Complaints received by the ACCC
Details of the number of complaints received by the ACCC in 2019–20 and a summary of the kinds of complaints received and how they were dealt with are at Responding to enquiries and reports.
Substantiation notices issued
Three substantiation notices were issued pursuant to s. 219(2)(a) and (c) of the CCA requiring addressees to provide a written signed statement or produce documents substantiating or supporting their claims relating to the performance characteristics of engine-alternator sets (portable generators).
Audit notices issued
In 2019–20, no notices were issued under s. 51ADD (requiring the addressee to give information or produce documents).

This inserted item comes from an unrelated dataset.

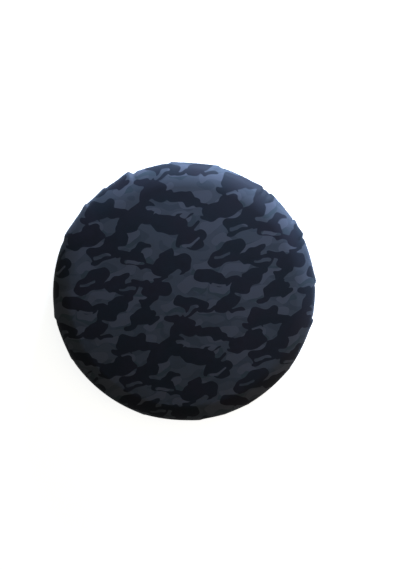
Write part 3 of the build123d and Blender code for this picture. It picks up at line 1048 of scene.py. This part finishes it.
def dress(finish, *nodes):
    """Gives a fixed model's nodes their finish."""
    for node in nodes:
        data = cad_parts[node].data
        data.materials.clear()
        data.materials.append(finish.material)


dress(valve_finish, "valve_base", "valve_cap")
dress(rubber_finish, "check_flap", "cap_seal")
dress(pin_finish, "cap_hinge_pin")
dress(elastic_finish, "hem_elastic")
dress(vinyl_finish, "tie_ring_inner", "tie_ring_middle", "tie_ring_outer")
dress(buckle_finish, "strap_plug_1", "strap_plug_2", "strap_plug_3", "strap_plug_4")

# %% [markdown]
# ## Hold-down straps
#
# Four straps hang from the side. Each is 25 mm webbing that comes out from under a sewn patch, goes round
# the bar of its buckle plug, and is sewn back on itself. Webbing is too stiff and too narrow for a cloth
# simulation to be worth it: a ribbon along the right path is exactly what it is.

# %% Four patches, straps and their stitches
STRAP_WIDTH, PATCH_WIDTH, WEBBING = 0.025, 0.0435, 0.0014
PATCH_SPAN = (0.0048, 0.0318)  # below the rim seam
BOX_HALF, BOX_TOP, BOX_LOW = 0.0095, 0.0785, 0.0735  # the square of stitches that closes the webbing's loop
strap_middle, strap_top, loop_top = 0.982, 0.088, 0.072
bar_out, bar_height, loop_radius = 0.9842, 0.052, 0.0022


def strap_path():
    """The webbing's middle line as (distance out, height): down the inner side, round the bar, back up."""
    path = [(strap_middle, strap_top + 0.0004), (strap_middle, 0.080)]
    path += [(bar_out - loop_radius, loop_top - 0.004), (bar_out - loop_radius, bar_height + 0.004)]
    for k in range(9):
        a = math.pi + math.pi * k / 8
        path.append((bar_out + loop_radius * math.cos(a), bar_height + loop_radius * math.sin(a)))
    path += [(bar_out + loop_radius, bar_height + 0.006), (bar_out + loop_radius * 0.9, loop_top - 0.010)]
    sewn_on = bar_out - loop_radius + WEBBING
    path += [(sewn_on + 0.0003, loop_top + 0.001), (sewn_on + 0.0002, 0.0795)]
    return path


for i in range(4):
    angle = math.pi / 4 + math.pi / 2 * i
    outward = np.array([math.cos(angle), math.sin(angle), 0.0])
    along_rim = np.array([-math.sin(angle), math.cos(angle), 0.0])
    line = np.array([outward * o + (0, 0, h) for o, h in strap_path()])
    side = np.broadcast_to(along_rim, line.shape)
    face = np.cross(unit(np.gradient(line, axis=0)), side)
    strap = ribbon(
        f"strap_webbing_{i + 1}", line, side, face, STRAP_WIDTH - 0.0004, WEBBING - 0.0002, webbing_finish
    )
    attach(strap, f"strap_{i + 1}")
    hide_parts(f"strap_{i + 1}")
    sewn_at = bar_out - loop_radius + 2 * WEBBING + 0.0002
    corners = ((-1, BOX_TOP), (1, BOX_TOP), (1, BOX_LOW), (-1, BOX_LOW), (-1, BOX_TOP))
    box = [(x * BOX_HALF, z) for x, z in corners]
    rows = []
    for (x0, z0), (x1, z1) in zip(box, box[1:]):
        ends = [outward * sewn_at + along_rim * x + np.array([0, 0, z]) for x, z in ((x0, z0), (x1, z1))]
        rows.append((ends, [outward, outward]))
    strap_stitches = stitch_rows(f"strap_stitches_{i + 1}", rows, length=0.0028, gap=0.001)
    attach(strap_stitches, f"strap_{i + 1}")

    down = np.linspace(seam_at + PATCH_SPAN[0], seam_at + PATCH_SPAN[1], 14)
    middle, across, facing = side_line(down, angle, 0.0007)
    patch = ribbon(f"strap_patch_{i + 1}", middle, across, facing, PATCH_WIDTH, 0.0012, webbing_finish)
    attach(patch, "lid")
    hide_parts(f"strap_anchor_{i + 1}")
    sewn = middle + facing * 0.0006
    half = PATCH_WIDTH / 2 - 0.0025
    edge = [(sewn[1:-1] + across[1:-1] * side, facing[1:-1]) for side in (-half, half)]
    edge += [(sewn[[k, k]] + across[[k, k]] * [[-half], [half]], facing[[k, k]]) for k in (1, -2)]
    patch_stitches = stitch_rows(f"patch_stitches_{i + 1}", edge, length=0.0030, gap=0.0012)
    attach(patch_stitches, "lid")
print("four straps of", STRAP_WIDTH * 1000, "mm webbing")

# %% [markdown]
# ## The care label
#
# A small woven label is caught in the hem. It is left blank, and it lies a little curled.

# %% Blank label
LABEL_WIDTH, LABEL_LENGTH = 0.030, 0.042
LABEL_CURL = 0.0016
label_angle = math.radians(246.0)
inward = -np.array([math.cos(label_angle), math.sin(label_angle), 0.0])
beside = np.array([-inward[1], inward[0], 0.0])
start = -inward * (hem_inner + 0.002) + np.array([0, 0, 0.0035])
steps = np.linspace(0, LABEL_LENGTH, 16)
line = np.array([start + inward * s + np.array([0, 0, LABEL_CURL * math.sin(s * 70)]) for s in steps])
side = np.broadcast_to(beside, line.shape)
face = np.cross(unit(np.gradient(line, axis=0)), side)
label = ribbon("care_label_cloth", line, side, face, LABEL_WIDTH, 0.0005, label_finish)
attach(label, "lid")
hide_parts("care_label")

Intervention in proceedings
Neither the ACCC nor the AER intervened in any proceedings during 2019–20.
Section 56CH(4) reporting requirements
Section 56CH(4) of the CCA requires this report to include information about the performance of the Consumer Data Right (CDR) Data Recipient Accreditor’s functions, and the exercise of the Data Recipient Accreditor’s powers (see the description of functions under Data Recipient Accreditor).
During the 2019–20 financial year, the Data Recipient Accreditor:
- approved both full and streamlined forms for persons to use when applying to be accredited at the unrestricted level
- accredited two persons.
Section 56CL(4) reporting requirements
Section 56CL(4) of the CCA requires this report to include information about the performance of the CDR Accreditation Registrar’s functions and the exercise of the Accreditation Registrar’s powers (see the description of functions under Accreditation Registrar).

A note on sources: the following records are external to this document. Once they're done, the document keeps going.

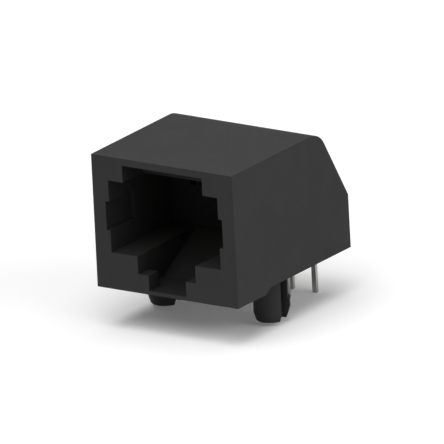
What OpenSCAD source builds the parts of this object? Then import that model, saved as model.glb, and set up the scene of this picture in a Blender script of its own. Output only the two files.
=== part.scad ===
// Right-angle board jack for an eight-way modular plug, latch side towards the board.
//
// The frame: X runs across the port, the plug goes in along +Y, and Z = 0 is the board's surface.
// The origin lies on the board, midway between the two board posts.

/* [Body] */
// Overall width
body_w = 15.24; // [14.6:0.01:20]
// Overall length, front face to back
body_l = 18.11; // [15:0.01:24]
// Wall under the latch slot
floor_t = 0.33; // [0.25:0.01:1]
// Roof over the contact notch
roof_t = 0.66; // [0.5:0.01:2]
// Length of the low pad under the front
pad_l = 4.5; // [3:0.01:6]
// Height of the underside over the board, behind the pad
standoff_h = 0.497; // [0.2:0.001:1]
// Angle of the ramp behind the pad
ramp_angle = 30; // [20:1:60]
// Height of the upright part of the back
back_h = 5.485; // [3:0.001:8]
// Angle of the sloping back
slope_angle = 60; // [50:1:70]
// Radius where the roof turns into the slope
crown_r = 2.4; // [1:0.1:3]

/* [Port] */
// Width of the plug port
port_w = 11.85; // [11:0.01:14.2]
// Height of the plug port
port_h = 6.803; // [5.6:0.001:8.2]
// Width across the side reliefs
relief_w = 12.63; // [12:0.01:14.4]
// Height of the side reliefs
relief_h = 2.73; // [1:0.01:4]
// Height of the reliefs over the port's floor
relief_up = 2.06; // [1:0.01:4]
// Depth of the side reliefs
relief_l = 4; // [1:0.1:6]
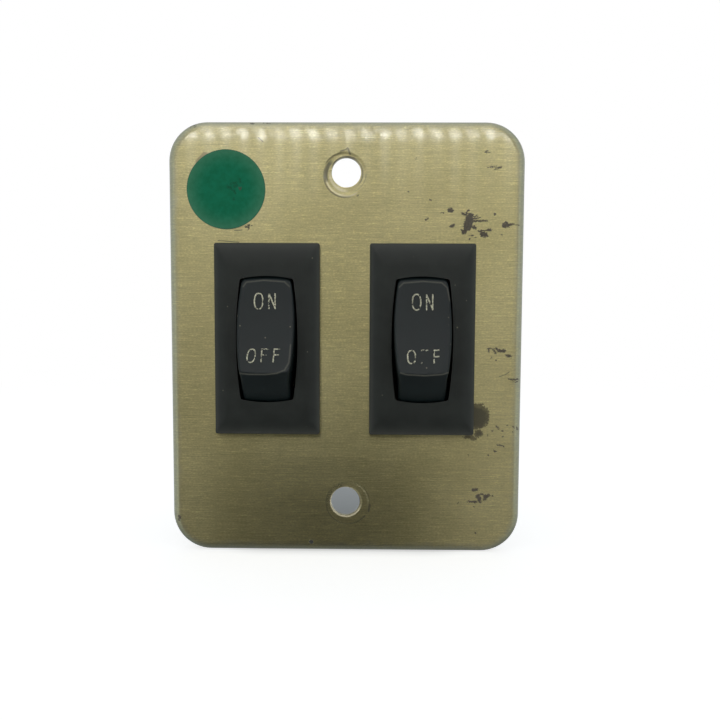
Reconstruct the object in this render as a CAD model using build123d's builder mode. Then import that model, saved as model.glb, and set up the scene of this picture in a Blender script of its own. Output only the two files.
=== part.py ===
from build123d import *
import os
from math import asin, cos, degrees, radians, sin, sqrt

os.makedirs("parts", exist_ok=True)

# Double rocker light switch on a formed sheet-metal wall plate.
# Millimetres. X to the right, Z up, Y into the wall. The origin is the centre
# of the two screw holes, on the plate's front face. The wall is at y = plate_depth.
# Each rocker is shown with its upper end pressed in.

# --- driving dimensions: plate ---
plate_w = 64.7
plate_h = 79.0
plate_cz = -0.2            # plate's centre, below the middle of the screw holes
plate_depth = 3.0          # front face to the rear rim
sheet_t = 0.9
plate_corner_r = 7.1
plate_edge_r = 1.4         # rolled front edge
screw_spacing = 60.325
screw_hole_r = 2.665
head_dish_r = 3.95         # shallow dish pressed by the screw heads
head_dish_depth = 0.1
cutout_w = 15.4
cutout_h = 31.6

# --- driving dimensions: self-adhesive dot ---
dot_r = 7.15
dot_t = 0.15
dot_x = -21.8
dot_z = 27.1

# --- driving dimensions: switch housing ---
switch_pitch = 28.22       # centre to centre of the two switches
switch_dx = -0.2           # the pair stands a little left of the screw holes
bezel_w = 19.14
bezel_h = 34.83
bezel_t = 1.9              # height of the bezel's flat field above the plate
bezel_corner_r = 0.45
bezel_edge_r = 0.2
bezel_flat_z = 13.5        # the front is flat this far up and down, then rolls away
bezel_crown_z = 15.0
bezel_flat_x = 7.1
bezel_crown_x = 6.13
body_w = 15.0
body_h = 31.2
body_end_y = 19.0
chamber_w = 11.2
chamber_h = 28.6
lip_end_y = 0.1            # rear of the bezel's front wall, inside the body
leg_w = 5.2                # snap leg in each end wall
leg_slot = 0.6
leg_root_y = 9.0
barb_out = 1.0

# --- driving dimensions: rocker ---
pivot_y = 6.63
rocker_tilt = 13.0         # half of the travel, degrees
opening_r = 14.3           # opening's ends, about the pivot
rocker_r = 13.95           # rocker's ends, about the pivot
opening_bow_r = 27.0       # the opening's ends bow outward across the width
rocker_bow_r = 38.8        # and so do the rocker's
rocker_face_h = 11.0       # ends of the face above the pivot
rocker_face_sag = 0.35
rocker_half_mid = 5.17
rocker_half_end = 4.3
rocker_bow_u = 9.3         # the sides are bowed this far from the middle, then straight
opening_half_mid = 5.6
opening_half_13 = 4.51
rocker_wall = 1.17
trunnion_r = 1.4
trunnion_clear = 0.05
plunger_r = 1.4
bore_r = 1.475
boss_r = 2.3
bore_top_h = 8.4
plunger_top_h = 2.5
plunger_tip_h = -5.0       # centre of the round tip, below the pivot

# --- driving dimensions: contacts and terminals ---
blade_axis_y = 14.13
blade_tilt = 6.0           # half of the blade's travel, degrees
blade_t = 0.9
blade_half_w = 2.0
blade_low = -8.1
blade_high = 5.3
contact_v = -6.3           # contact's place along the blade
contact_r = 1.6
fixed_z = -6.6             # fixed contact, where the domed one meets it
fulcrum_r = 0.4
terminal_t = 0.8
tab_half_w = 3.15
tab_end_y = 27.0
tab_hole_r = 0.9
tab_hole_y = 23.6
load_z = -10.6
base_y = 16.6

s13, c13 = sin(radians(rocker_tilt)), cos(radians(rocker_tilt))
s6, c6 = sin(radians(blade_tilt)), cos(radians(blade_tilt))


# ---------------------------------------------------------------- faceplate
# one drawn sheet: flat face, rolled edge, short rim that stands on the wall
with BuildPart() as faceplate:
    with BuildSketch(Plane.XZ.offset(-plate_depth)):
        with Locations((0, plate_cz)):
            RectangleRounded(plate_w, plate_h, plate_corner_r)
    extrude(amount=plate_depth)
    fillet(faceplate.edges().group_by(Axis.Y)[0], plate_edge_r)
    offset(amount=-sheet_t, openings=faceplate.faces().sort_by(Axis.Y)[-1])
    # screw holes
    with BuildSketch(Plane.XZ):
        with Locations((0, screw_spacing / 2), (0, -screw_spacing / 2)):
            Circle(screw_hole_r)
    extrude(amount=2, both=True, mode=Mode.SUBTRACT)
    # shallow dishes where the screw heads bit, a little off the holes' centres
    for dx, z in ((-0.25, screw_spacing / 2 - 0.2), (-0.05, -screw_spacing / 2 - 0.1)):
        with BuildSketch(Plane(origin=(dx, -0.001, z), x_dir=(1, 0, 0), z_dir=(0, 0, 1))):
            with BuildLine():
                Polyline(
                    (0, -0.3), (head_dish_r + 0.02, -0.3), (head_dish_r, 0),
                    (head_dish_r - 0.5, head_dish_depth * 0.75),
                    (2.2, head_dish_depth), (0, head_dish_depth), close=True,
                )
            make_face()
        revolve(axis=Axis((dx, 0, z), (0, 1, 0)), mode=Mode.SUBTRACT)
    # two cut-outs for the switch bodies
    with BuildSketch(Plane.XZ):
        with Locations((switch_dx - switch_pitch / 2, 0), (switch_dx + switch_pitch / 2, 0)):
            RectangleRounded(cutout_w, cutout_h, 0.6)
    extrude(amount=2, both=True, mode=Mode.SUBTRACT)
faceplate.part.label = "faceplate"
export_step(faceplate.part, "parts/faceplate.step")

# ---------------------------------------------------------- green dot label
with BuildPart() as green_dot_label:
    with BuildSketch(Plane.XZ):
        with Locations((dot_x, dot_z)):
            Circle(dot_r)
    extrude(amount=dot_t)
    fillet(green_dot_label.edges().group_by(Axis.Y)[0], 0.06)
green_dot_label.part.label = "green_dot_label"
export_step(green_dot_label.part, "parts/green_dot_label.step")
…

During the 2019–20 financial year, the Registrar:
- established and maintained the Register of Accredited Persons and associated database
- published information on the register about four data holders and two accredited persons (see further information under Actions undertaken to achieve our purpose)
- maintained the security, integrity and stability of the Register of Accredited Persons and associated database by making a written request to accredited persons and data holders to do a specified thing.